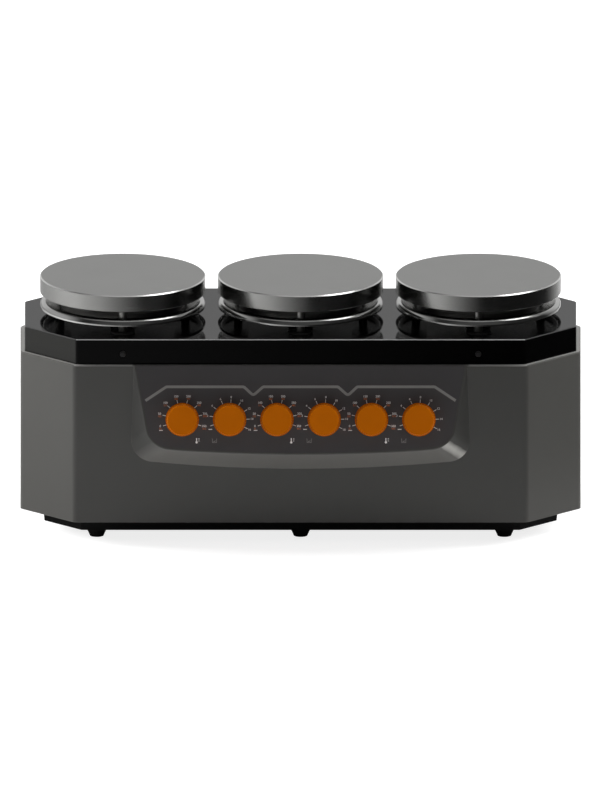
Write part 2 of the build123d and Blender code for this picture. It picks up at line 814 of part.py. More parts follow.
def power_board():
    """Circuit board on the tray's posts, with transformer, heat sink, capacitors and relays."""
    face_z = power_board_z + board_thickness
    board = component(0, 0, (power_board_width, power_board_depth, board_thickness), power_board_z)
    for x, y in power_board_points():
        board -= rod(board_screw_radius + hole_gap, power_board_z, face_z, x, y)
    board += component(transformer_x, 0, transformer_size, face_z)
    sink_width, sink_depth, sink_height = heat_sink_size
    board += component(heat_sink_x, 0, (sink_width, sink_depth, heat_sink_base), face_z)
    fin_pitch = (sink_width - heat_sink_fin_width) / (heat_sink_fins - 1)
    for index in range(heat_sink_fins):
        fin_x = heat_sink_x + (index - (heat_sink_fins - 1) / 2) * fin_pitch
        board += component(fin_x, 0, (heat_sink_fin_width, sink_depth, sink_height), face_z)
    for x, y in capacitor_places:
        board += rod(capacitor_radius, face_z, face_z + capacitor_height, x, y)
    for index in (-1, 0, 1):
        board += component(relay_x, index * relay_pitch, relay_size, face_z)
    return board


def board_screws():
    """Screws down through the power board into the tray's posts."""
    face_z = power_board_z + board_thickness
    screw = rod(board_screw_head_radius, face_z, face_z + board_screw_head_height)
    screw += rod(board_screw_radius, face_z - board_thickness - board_screw_grip, face_z)
    return [Pos(x, y, 0) * screw for x, y in power_board_points()]


def power_inlet():
    """Three-pin mains inlet that snaps into the back wall."""
    z = back_fittings_z
    body = back_block(inlet_x, z, inlet_flange_width, inlet_flange_height, back_y, back_y + inlet_flange)
    body = fillet(body.edges().filter_by(Axis.Y), inlet_flange)
    body += back_block(inlet_x, z, inlet_body_width, inlet_body_height, back_y - inlet_body_depth, back_y)
    mouth_bottom_y = back_y + inlet_flange - inlet_mouth_depth
    mouth = back_block(inlet_x, z, inlet_mouth_width, inlet_mouth_height, mouth_bottom_y,
                       back_y + inlet_flange)
    top_corners = mouth.edges().filter_by(Axis.Y).group_by(Axis.Z)[-1]
    body -= chamfer(top_corners, inlet_mouth_corner)
    for x, pin_z in pin_points():
        body -= back_block(x, pin_z, pin_width, pin_height, back_y - inlet_body_depth, mouth_bottom_y)
    return body


def pin_points():
    """Centres of the inlet's pins: two in a row and the earth pin between, a little higher."""
    z = back_fittings_z
    row_z = z - earth_pin_rise
    return [(inlet_x - pin_spacing, row_z), (inlet_x, z + earth_pin_rise),
            (inlet_x + pin_spacing, row_z)]


def inlet_pins():
    """Three flat pins of the inlet, with solder tails inside the housing."""
    floor_y = back_y + inlet_flange - inlet_mouth_depth
    tail_y = back_y - inlet_body_depth - pin_tail
    return [back_block(x, z, pin_width, pin_height, tail_y, floor_y + pin_length) for x, z in pin_points()]


def switch_bezel():
    """Frame of the power switch, with the bearings of its rocker."""
    z = back_fittings_z
    x = switch_x
    body = back_block(x, z, switch_flange_width, switch_flange_height, back_y, back_y + switch_flange)
    body = fillet(body.edges().filter_by(Axis.Y), switch_flange)
    body += back_block(x, z, switch_body_width, switch_body_height, back_y - switch_body_depth, back_y)
    body -= back_block(x, z, switch_mouth_width, switch_mouth_height,
                       back_y + switch_flange - switch_mouth_depth, back_y + switch_flange)
    bearing = Pos(x, rocker_y, z) * Rot(0, 90, 0) * Cylinder(rocker_pin_radius + running_gap,
                                                            rocker_width + 2 * (rocker_pin_bite + slip_gap))
    return body - bearing


def switch_rocker():
    """Rocker with a dished face, tilted to its off position, with a pin on each side."""
    out = rocker_rise
    side_view = [(out, -rocker_half_length), (rocker_dip, 0), (out, rocker_half_length),
                 (0, rocker_half_length), (-rocker_depth, rocker_foot), (-rocker_depth, -rocker_foot),
                 (0, -rocker_half_length)]
    body = extrude(Plane.YZ * make_face(Polyline(*side_view, close=True)), rocker_width / 2, both=True)
    body += Rot(0, 90, 0) * Cylinder(rocker_pin_radius, rocker_width + 2 * rocker_pin_bite)
    return Pos(switch_x, rocker_y, back_fittings_z) * Rot(-rocker_tilt, 0, 0) * body


def all_pieces():
    """Every piece by its name: one solid, or a list of like solids."""
    pieces = {
        "housing_shell": housing_shell(),
        "base_tray": base_tray(),
        "rubber_feet": rubber_feet(),
        "foot_screws": foot_screws(),
        "base_screws": base_screws(),
        "top_cover": top_cover(),
        "cover_screws": cover_screws(),
        "post_washers": post_washers(),
        "lower_standoffs": lower_standoffs(),
        "upper_standoffs": upper_standoffs(),
        "plate_screws": plate_screws(),
        "temperature_sensors": temperature_sensors(),
        "cable_grommets": cable_grommets(),
        "motor_screws": motor_screws(),
        "control_label": control_label(),
        "potentiometers": potentiometers(),
        "bushing_nuts": bushing_nuts(),
        "control_board": control_board(),
        "power_board": power_board(),
        "board_screws": board_screws(),
        "power_inlet": power_inlet(),
        "inlet_pins": inlet_pins(),
        "switch_bezel": switch_bezel(),
        "switch_rocker": switch_rocker(),
    }
    for station in station_sides:
        pieces[f"hot_plate_{station}"] = hot_plate(station)
        pieces[f"heating_element_{station}"] = heating_element(station)
        pieces[f"heater_pan_{station}"] = heater_pan(station)
        pieces[f"heat_shield_{station}"] = heat_shield(station)
        pieces[f"stir_motor_{station}"] = stir_motor(station)
        pieces[f"motor_shaft_{station}"] = motor_shaft(station)
        pieces[f"magnet_rotor_{station}"] = magnet_rotor(station)
        pieces[f"rotor_magnets_{station}"] = rotor_magnets(station)
    ridged_knob = knob()
    shaft = control_shaft()
    for name, x in knob_places():
        kind, station = name.split("_")
        pieces[f"{kind}_knob_{station}"] = on_panel(x) * ridged_knob
        pieces[f"{kind}_shaft_{station}"] = on_panel(x) * shaft
    return pieces


def as_solids(piece):
    """The separate solids of one piece, or of a list of like pieces."""
    parts = piece if isinstance(piece, list) else [piece]
    return [solid for part in parts for solid in part.solids()]


def main():
    solids = {name: as_solids(piece) for name, piece in all_pieces().items()}
    boxes = [solid.bounding_box() for group in solids.values() for solid in group]
    middle_y = (min(box.min.Y for box in boxes) + max(box.max.Y for box in boxes)) / 2
    os.makedirs("parts", exist_ok=True)
    for name, group in solids.items():
        placed = [Pos(0, -middle_y, 0) * solid for solid in group]
        shape = placed[0] if len(placed) == 1 else Compound(children=placed)
        export_step(shape, f"parts/{name}.step")
    print(f"{len(solids)} pieces, moved {-middle_y:.4f} mm along Y")


main()
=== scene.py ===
"""Looks of a three-station magnetic stirrer with hot plates, put together as the instrument is."""

import json
import math

import bmesh
import bpy
from mathutils import Matrix, Vector


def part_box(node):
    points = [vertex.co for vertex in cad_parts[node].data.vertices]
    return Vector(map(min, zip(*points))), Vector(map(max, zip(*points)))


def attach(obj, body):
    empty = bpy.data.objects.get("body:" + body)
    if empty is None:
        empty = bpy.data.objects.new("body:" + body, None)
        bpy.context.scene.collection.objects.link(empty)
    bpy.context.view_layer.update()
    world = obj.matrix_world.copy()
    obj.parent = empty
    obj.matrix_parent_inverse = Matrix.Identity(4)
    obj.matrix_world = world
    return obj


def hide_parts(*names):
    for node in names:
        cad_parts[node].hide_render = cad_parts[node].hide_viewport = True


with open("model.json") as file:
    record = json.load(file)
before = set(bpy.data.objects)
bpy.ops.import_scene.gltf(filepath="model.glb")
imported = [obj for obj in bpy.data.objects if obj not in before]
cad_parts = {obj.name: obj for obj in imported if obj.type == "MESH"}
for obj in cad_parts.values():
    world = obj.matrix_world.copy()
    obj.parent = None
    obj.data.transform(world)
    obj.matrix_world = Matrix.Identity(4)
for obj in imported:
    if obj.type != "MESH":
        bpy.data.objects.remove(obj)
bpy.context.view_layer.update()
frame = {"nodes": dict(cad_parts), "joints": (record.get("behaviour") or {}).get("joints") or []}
nodes = frame["nodes"]
stations = ("left", "centre", "right")

# Housing: one light-metal casting with a dark grey satin coat, which carries everything else.
# The coat has a fine sprayed grain, and its edges are painted lighter, partly as wear and partly as a
# painted edge highlight.

def new_material(name):
    """A material, its nodes, its links and its Principled node."""
    material = bpy.data.materials.new(name)
    material.use_nodes = True
    tree = material.node_tree
    return material, tree.nodes, tree.links, tree.nodes["Principled BSDF"]

def new_group(name, inputs, outputs):
    """A shader node group with (name, kind, value) inputs and (name, kind) outputs."""
    tree = bpy.data.node_groups.new(name, "ShaderNodeTree")
    for label, kind, value in inputs:
        tree.interface.new_socket(label, in_out="INPUT", socket_type=kind).default_value = value
    for label, kind in outputs:
        tree.interface.new_socket(label, in_out="OUTPUT", socket_type=kind)
    return tree, tree.nodes.new("NodeGroupInput"), tree.nodes.new("NodeGroupOutput")

def noise(tree, scale, detail, vector):
    """A noise texture read at a vector socket."""
    node = tree.nodes.new("ShaderNodeTexNoise")
    node.inputs["Scale"].default_value = scale
    node.inputs["Detail"].default_value = detail
    tree.links.new(vector, node.inputs["Vector"])
    return node.outputs["Fac"]

def remap(tree, value, low, high, out_low, out_high):
    """A value, moved from one range to another and held inside it."""
    node = tree.nodes.new("ShaderNodeMapRange")
    labels = ("From Min", "From Max", "To Min", "To Max")
    for label, number in zip(labels, (low, high, out_low, out_high)):
        if hasattr(number, "node"):
            tree.links.new(number, node.inputs[label])
        else:
            node.inputs[label].default_value = number
    tree.links.new(value, node.inputs["Value"])
    return node.outputs["Result"]

def math_node(tree, operation, first, second):
    """One arithmetic step between sockets or numbers."""
    node = tree.nodes.new("ShaderNodeMath")
    node.operation = operation
    for index, value in enumerate((first, second)):
        if hasattr(value, "node"):
            tree.links.new(value, node.inputs[index])
        else:
            node.inputs[index].default_value = value
    return node.outputs[0]

def towards(tree, vector, way):
    """How far a vector socket points one way: 1 is straight along it."""
    dot = tree.nodes.new("ShaderNodeVectorMath")
    dot.operation = "DOT_PRODUCT"
    tree.links.new(vector, dot.inputs[0])
    dot.inputs[1].default_value = way
    return dot.outputs["Value"]

def parts_of(tree, vector):
    """The X, Y and Z sockets of a vector socket."""
    node = tree.nodes.new("ShaderNodeSeparateXYZ")
    tree.links.new(vector, node.inputs[0])
    return node.outputs

def size_of(tree, socket):
    """A socket without its sign."""
    return math_node(tree, "ABSOLUTE", socket, 0.0)

def product(tree, first, second):
    """Two masks or values multiplied."""
    return math_node(tree, "MULTIPLY", first, second)

def centred(tree, value):
    """A noise value, which lies between 0 and 1, moved so that it swings about 0."""
    return math_node(tree, "SUBTRACT", value, 0.5)

def scaled_colour(tree, colour, factor):
    """A colour times a factor socket."""
    node = tree.nodes.new("ShaderNodeVectorMath")
    node.operation = "SCALE"
    tree.links.new(colour, node.inputs[0])
    tree.links.new(factor, node.inputs["Scale"])
    return node.outputs[0]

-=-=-

Task goal
Nothing but the lines from the one with "ridged_knob = knob()" to the one with "record = json.load(file)" should be echoed, both of them included, exactly as written.

Answer to the problem
    ridged_knob = knob()
    shaft = control_shaft()
    for name, x in knob_places():
        kind, station = name.split("_")
        pieces[f"{kind}_knob_{station}"] = on_panel(x) * ridged_knob
        pieces[f"{kind}_shaft_{station}"] = on_panel(x) * shaft
    return pieces


def as_solids(piece):
    """The separate solids of one piece, or of a list of like pieces."""
    parts = piece if isinstance(piece, list) else [piece]
    return [solid for part in parts for solid in part.solids()]


def main():
    solids = {name: as_solids(piece) for name, piece in all_pieces().items()}
    boxes = [solid.bounding_box() for group in solids.values() for solid in group]
    middle_y = (min(box.min.Y for box in boxes) + max(box.max.Y for box in boxes)) / 2
    os.makedirs("parts", exist_ok=True)
    for name, group in solids.items():
        placed = [Pos(0, -middle_y, 0) * solid for solid in group]
        shape = placed[0] if len(placed) == 1 else Compound(children=placed)
        export_step(shape, f"parts/{name}.step")
    print(f"{len(solids)} pieces, moved {-middle_y:.4f} mm along Y")


main()
=== scene.py ===
"""Looks of a three-station magnetic stirrer with hot plates, put together as the instrument is."""

import json
import math

import bmesh
import bpy
from mathutils import Matrix, Vector


def part_box(node):
    points = [vertex.co for vertex in cad_parts[node].data.vertices]
    return Vector(map(min, zip(*points))), Vector(map(max, zip(*points)))


def attach(obj, body):
    empty = bpy.data.objects.get("body:" + body)
    if empty is None:
        empty = bpy.data.objects.new("body:" + body, None)
        bpy.context.scene.collection.objects.link(empty)
    bpy.context.view_layer.update()
    world = obj.matrix_world.copy()
    obj.parent = empty
    obj.matrix_parent_inverse = Matrix.Identity(4)
    obj.matrix_world = world
    return obj


def hide_parts(*names):
    for node in names:
        cad_parts[node].hide_render = cad_parts[node].hide_viewport = True


with open("model.json") as file:
    record = json.load(file)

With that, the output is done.